**Task to complete:**
Restate the complete material exactly.

**Material provided:**
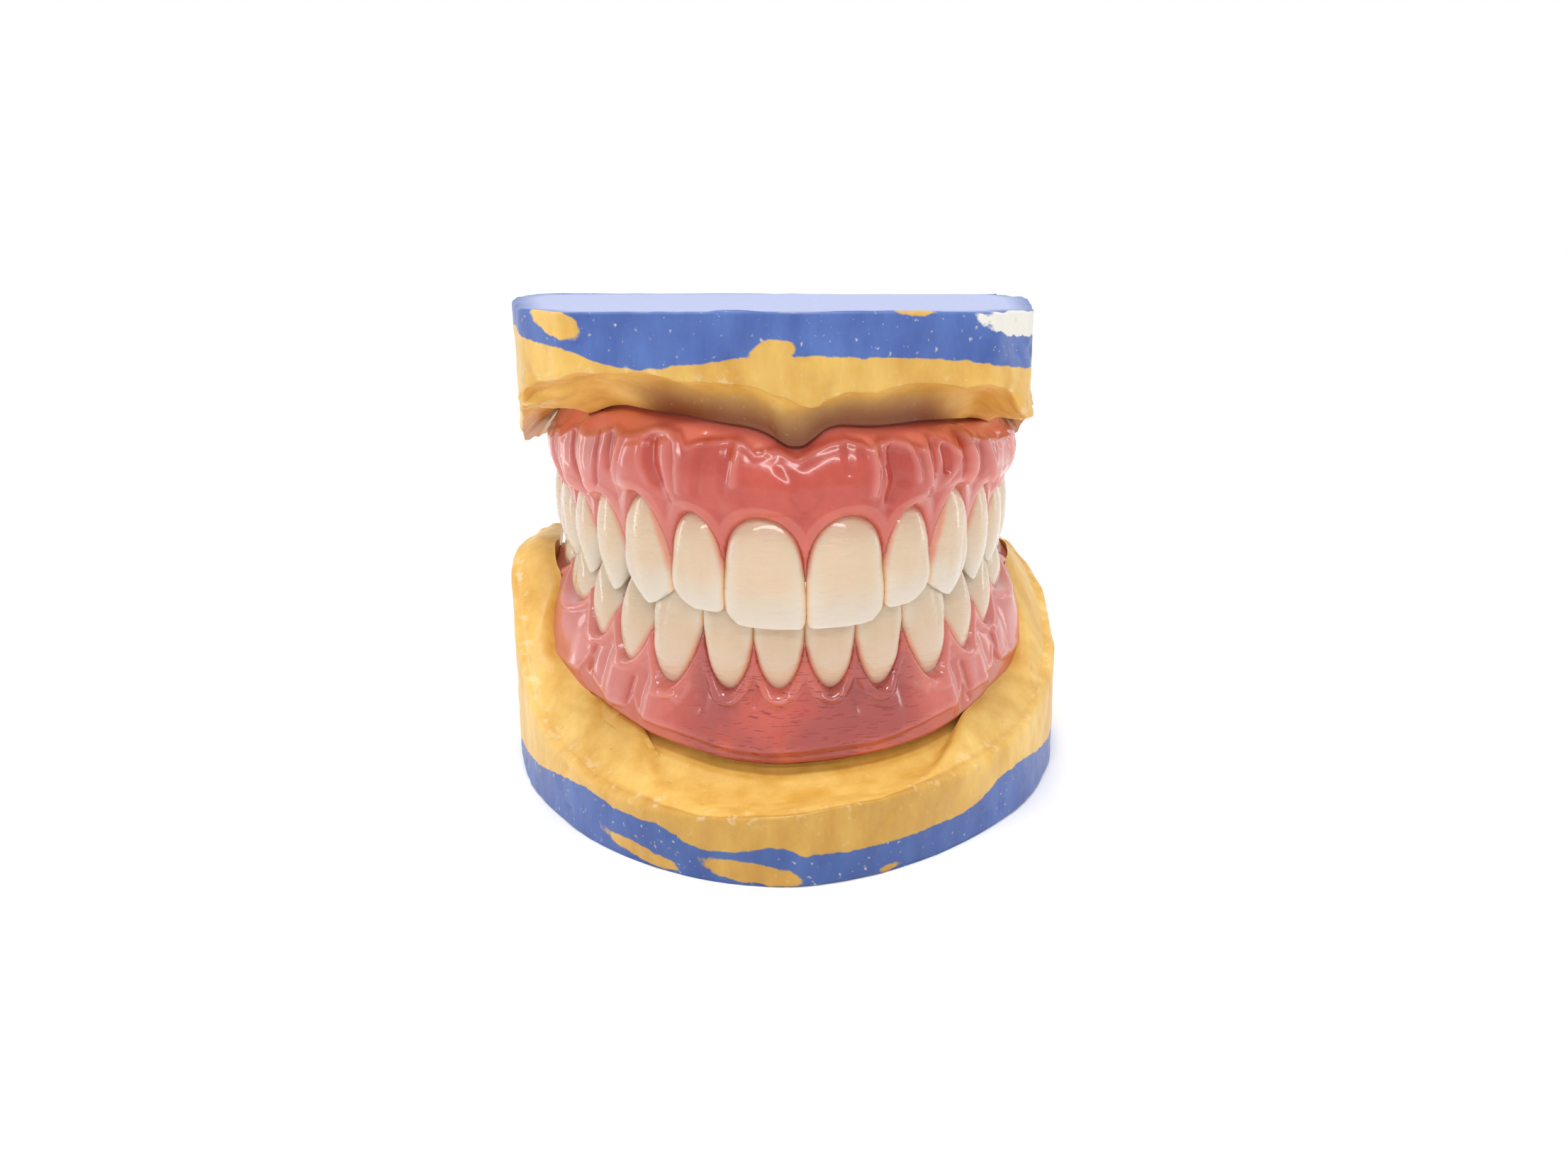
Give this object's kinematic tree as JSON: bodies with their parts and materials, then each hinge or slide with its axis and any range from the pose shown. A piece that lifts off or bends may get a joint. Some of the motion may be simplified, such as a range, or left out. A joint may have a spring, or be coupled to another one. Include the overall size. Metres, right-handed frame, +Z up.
{
  "type": "full denture on stone casts",
  "caption": "Complete upper and lower denture with pink gums and ivory teeth, closed together on trimmed stone casts.",
  "frame": {"origin": "middle of the flat underside of the lower cast", "axes": "+Z up towards the upper cast, -Y towards the front teeth, +X towards the wearer's left, which is the viewer's right"},
  "size_m": [0.07, 0.0584, 0.0578],
  "materials": {
    "blue_plaster": "matt",
    "yellow_stone": "matt",
    "pink_acrylic": "polished",
    "ivory_acrylic": "polished"
  },
  "bodies": {
    "root": {"lower_cast_base": "blue_plaster", "upper_cast_base": "blue_plaster", "lower_cast_stone": "yellow_stone", "upper_cast_stone": "yellow_stone", "lower_denture_base": "pink_acrylic", "upper_denture_base": "pink_acrylic", "upper_right_central_incisor": "ivory_acrylic", "upper_right_lateral_incisor": "ivory_acrylic", "upper_right_canine": "ivory_acrylic", "upper_right_first_premolar": "ivory_acrylic", "upper_right_second_premolar": "ivory_acrylic", "upper_right_first_molar": "ivory_acrylic", "upper_right_second_molar": "ivory_acrylic", "upper_left_central_incisor": "ivory_acrylic", "upper_left_lateral_incisor": "ivory_acrylic", "upper_left_canine": "ivory_acrylic", "upper_left_first_premolar": "ivory_acrylic", "upper_left_second_premolar": "ivory_acrylic", "upper_left_first_molar": "ivory_acrylic", "upper_left_second_molar": "ivory_acrylic", "lower_right_central_incisor": "ivory_acrylic", "lower_right_lateral_incisor": "ivory_acrylic", "lower_right_canine": "ivory_acrylic", "lower_right_first_premolar": "ivory_acrylic", "lower_right_second_premolar": "ivory_acrylic", "lower_right_first_molar": "ivory_acrylic", "lower_right_second_molar": "ivory_acrylic", "lower_left_central_incisor": "ivory_acrylic", "lower_left_lateral_incisor": "ivory_acrylic", "lower_left_canine": "ivory_acrylic", "lower_left_first_premolar": "ivory_acrylic", "lower_left_second_premolar": "ivory_acrylic", "lower_left_first_molar": "ivory_acrylic", "lower_left_second_molar": "ivory_acrylic"}
  },
  "joints": []
}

**Written reply:**
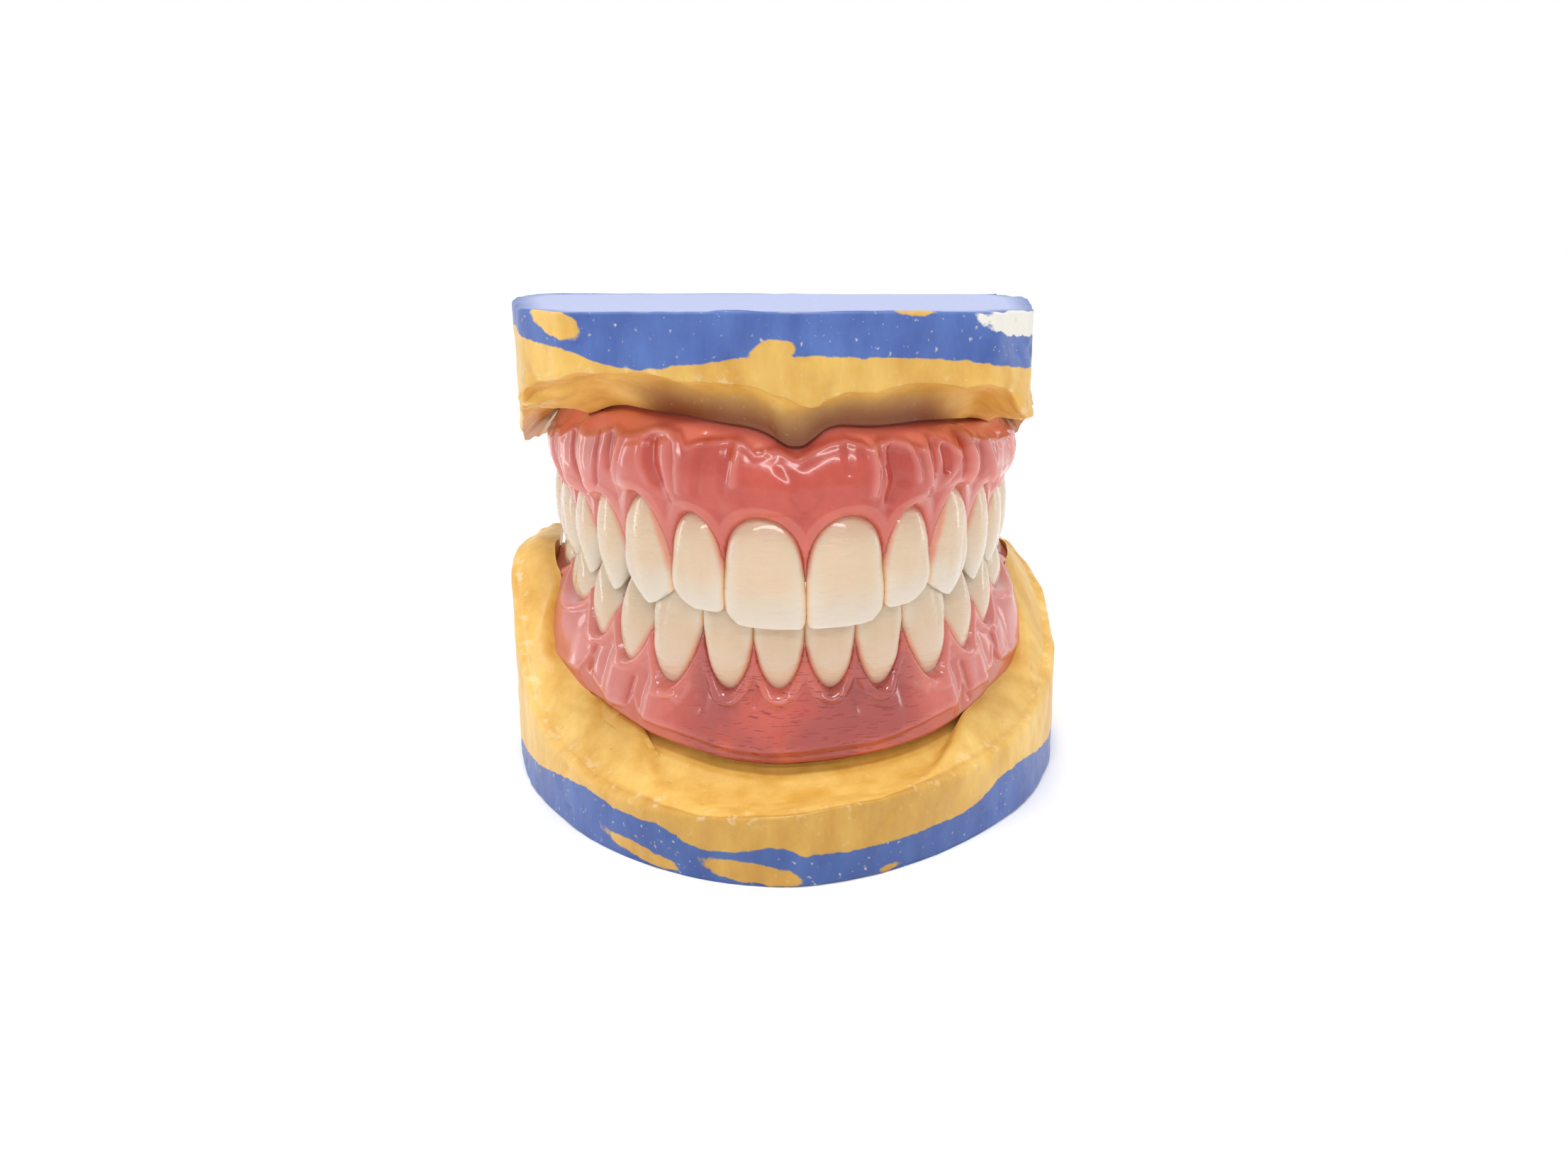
Give this object's kinematic tree as JSON: bodies with their parts and materials, then each hinge or slide with its axis and any range from the pose shown. A piece that lifts off or bends may get a joint. Some of the motion may be simplified, such as a range, or left out. A joint may have a spring, or be coupled to another one. Include the overall size. Metres, right-handed frame, +Z up.
{
  "type": "full denture on stone casts",
  "caption": "Complete upper and lower denture with pink gums and ivory teeth, closed together on trimmed stone casts.",
  "frame": {"origin": "middle of the flat underside of the lower cast", "axes": "+Z up towards the upper cast, -Y towards the front teeth, +X towards the wearer's left, which is the viewer's right"},
  "size_m": [0.07, 0.0584, 0.0578],
  "materials": {
    "blue_plaster": "matt",
    "yellow_stone": "matt",
    "pink_acrylic": "polished",
    "ivory_acrylic": "polished"
  },
  "bodies": {
    "root": {"lower_cast_base": "blue_plaster", "upper_cast_base": "blue_plaster", "lower_cast_stone": "yellow_stone", "upper_cast_stone": "yellow_stone", "lower_denture_base": "pink_acrylic", "upper_denture_base": "pink_acrylic", "upper_right_central_incisor": "ivory_acrylic", "upper_right_lateral_incisor": "ivory_acrylic", "upper_right_canine": "ivory_acrylic", "upper_right_first_premolar": "ivory_acrylic", "upper_right_second_premolar": "ivory_acrylic", "upper_right_first_molar": "ivory_acrylic", "upper_right_second_molar": "ivory_acrylic", "upper_left_central_incisor": "ivory_acrylic", "upper_left_lateral_incisor": "ivory_acrylic", "upper_left_canine": "ivory_acrylic", "upper_left_first_premolar": "ivory_acrylic", "upper_left_second_premolar": "ivory_acrylic", "upper_left_first_molar": "ivory_acrylic", "upper_left_second_molar": "ivory_acrylic", "lower_right_central_incisor": "ivory_acrylic", "lower_right_lateral_incisor": "ivory_acrylic", "lower_right_canine": "ivory_acrylic", "lower_right_first_premolar": "ivory_acrylic", "lower_right_second_premolar": "ivory_acrylic", "lower_right_first_molar": "ivory_acrylic", "lower_right_second_molar": "ivory_acrylic", "lower_left_central_incisor": "ivory_acrylic", "lower_left_lateral_incisor": "ivory_acrylic", "lower_left_canine": "ivory_acrylic", "lower_left_first_premolar": "ivory_acrylic", "lower_left_second_premolar": "ivory_acrylic", "lower_left_first_molar": "ivory_acrylic", "lower_left_second_molar": "ivory_acrylic"}
  },
  "joints": []
}